Die Straße, in die ich abbiege ist sandig. Mir kommen zwei Männer entgegen. Ich fühle mich unwohl, warum auch immer.

Ich grüße, die Männer murmeln und schauen mich nicht direkt an. Mir ist mulmig.

 

Die Straße spaltet sich und mir ist unklar welcher Weg, beide Wege führen steil den Berg hoch.  Ich hole das Handy nicht raus. 

Ich habe es in der Tasche und höre mit einem Kopfhörer die Ansagen. Ich entscheide mich zügig für den etwas größeren Weg. Ich muss absteigen und aufwärts schieben. Ich meine die Aufmerksamkeit der Männer im Rücken zu spüren. 

Mein Herz klopf etwas schneller. 

Ich schau mich nicht um. Ich schiebe zügig mein Rad den Berg hoch und kann irgendwann wieder fahren. Und erreiche dann auch bald die Hauptstraße wieder. 

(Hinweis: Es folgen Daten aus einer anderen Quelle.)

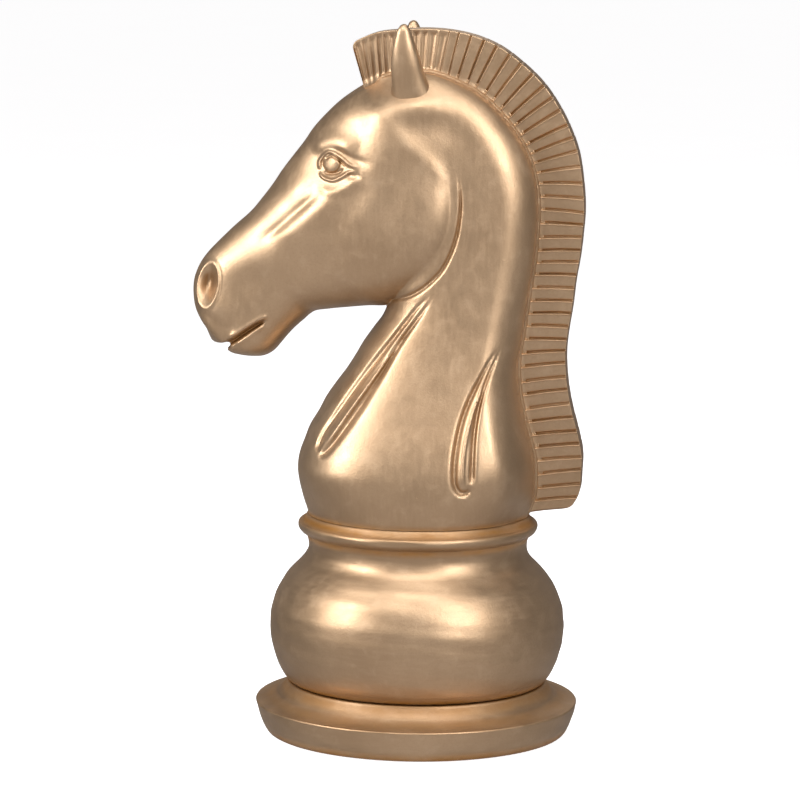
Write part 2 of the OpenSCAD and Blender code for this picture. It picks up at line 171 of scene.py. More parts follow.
def neck_relief():
    rows = smooth(NECK, 6)
    front = np.interp(Z, rows[:, 0], rows[:, 1])
    back = np.interp(Z, rows[:, 0], rows[:, 2])
    width = np.interp(Z, rows[:, 0], rows[:, 3])
    u = (X - (front + back) / 2) / ((back - front) / 2)
    low_foot = ramp(Z, 195, JOINT_Z)
    return signed_root(section(u, width, 0.3 * (1 - low_foot), 0.22 * (1 - low_foot)))


def face_relief():
    rows = smooth(FACE, 8)
    out = np.full(X.shape, -60.0)
    a, b = rows[:, 0:2], rows[:, 2:4]
    length = np.linalg.norm(b - a, axis=1)
    box = near(np.vstack([a, b]), 12)
    x, z = X[box], Z[box]
    last = None
    found = np.zeros(x.shape, bool)
    t = np.zeros(x.shape)
    for k in range(len(rows)):
        d = (b[k] - a[k]) / length[k]
        side = d[0] * (z - a[k, 1]) - d[1] * (x - a[k, 0])
        if last is not None:
            crossed = (last < 0) & (side >= 0) & ~found
            t = np.where(crossed, k - 1 + last / np.minimum(last - side, -1e-9), t)
            found |= crossed
        last = side
    columns = [np.interp(t, np.arange(len(rows)), rows[:, i]) for i in range(7)]
    ax, az, bx, bz, width, low, high = columns
    dx, dz = bx - ax, bz - az
    u = ((x - ax) * dx + (z - az) * dz) / (dx**2 + dz**2) * 2 - 1
    # it sinks into the neck towards the poll, where its rings begin
    sunk = 16 * (1 - ramp(t, 0, 20))
    out[box] = np.where(found, signed_root(section(u, width, low, high)) - sunk, -60.0)
    return out


def stroke(field, points, width, height, fade=(0.15, 0.15), steps=6):
    """Adds a ridge, or a groove where the height is negative, along a curve; its ends fade out."""
    curve = smooth(points, steps)
    reach = 3 * np.max(width)
    box = near(curve, reach)
    d, share, _ = distance(curve, X[box], Z[box])
    w = np.interp(share, np.linspace(0, 1, len(np.atleast_1d(width))), np.atleast_1d(width))
    ends = 1.0
    if fade[0] > 0:
        ends = ends * ramp(share, 0, fade[0])
    if fade[1] > 0:
        ends = ends * ramp(share, 1, 1 - fade[1])
    field[box] += height * np.exp(-((d / w) ** 2)) * ends


def blob(field, centre, size, height, turn=0):
    """Adds a rounded bump or hollow of the given half sizes, turned in the plane."""
    reach = 3 * max(size)
    box = near([centre], reach)
    c, s = math.cos(math.radians(turn)), math.sin(math.radians(turn))
    x, z = X[box] - centre[0], Z[box] - centre[1]
    p, q = (c * x + s * z) / size[0], (-s * x + c * z) / size[1]
    field[box] += height * np.exp(-(p**2 + q**2))


EYE, EYE_R = (-60, 407.4), 6.4
NOSTRIL, NOSTRIL_SIZE, NOSTRIL_TURN = (-148.5, 319), (7.2, 14.6), 8
MOUTH = (-121, 285)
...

Die Polizeikontrolle habe ich tatsächlich umfahren. Ich bin dankbar und die Freude stellt sich wieder ein. In der Stadt gibt es viel Aufmerksamkeit und ich komme aus dem Grüßen kaum noch raus. Ich fühle mich wie die Queen in Tunesien. 

 

Die Cafés sind voll mit Männern....bis jetzt habe ich mich noch nicht alleine rein getraut.

 

Also...wenn nicht jetzt...wann dann. Bald bin ich in tunesischer Begleitung , dann wird alles anders, also gebe ich mir einen Schups. 

 

Ich schiebe mein Rad erstmal auf den Bürgersteig. Da entdecke ich ein kleines Bistro,  wo zwei Frauen mit einem Kind sitzen. Sie sind sehr freundlich und laden mich ein, bei Ihnen zu sitzen. In dem Imbiss gibt es allerdings nur fritierte Speisen und süße Getränke. Sie verweisen mich auf ein Café. Ja, danke....das wollte ich ja eigentlich auch. 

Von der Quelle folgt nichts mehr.